16. The suggestion given by the defense counsel to the investigating officer, during cross-examination, that the accused were trying to douse the fire when they were apprehended, though might be useful to confirm their presence at the spot, cannot be used to infer that accused were a part of the unlawful assembly. This we say so, because it does not rule out their presence as a bystander or a spectator. Besides that, in absence of any inculpatory role ascribed to the appellants, their arrest on the spot is not conclusive that they were a part of the unlawful assembly, particularly when neither instrument of destruction nor any inflammatory material was seized from them. Besides that, the police resorted to firing causing people to run helter skelter. In that melee, even an innocent person may be mistaken for a miscreant. Thus, appellants’ arrest from the spot is not a guarantee of their culpability. In our view, therefore, mere presence of the appellants at the spot, or their arrest therefrom, was not sufficient to prove that they were a part of the unlawful assembly comprising of more than a thousand people. The view to the contrary taken by the High Court is completely unjustified. More so, while hearing an appeal against an order of acquittal.

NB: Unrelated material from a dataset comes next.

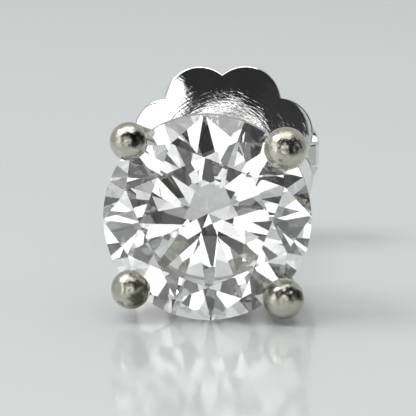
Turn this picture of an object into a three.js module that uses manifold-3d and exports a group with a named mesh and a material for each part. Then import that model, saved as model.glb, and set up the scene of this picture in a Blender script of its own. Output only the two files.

17. For all the reasons above, we are of the view that the High Court erred in reversing the order of acquittal of the appellants.

18. The appeals are, therefore, allowed. The impugned judgment and order of the High Court is set aside, and the order of the Trial Court is restored. If the appellants are on bail, they need not surrender. Their bail bonds, if any, are discharged. Pending application(s), if any, stand disposed of.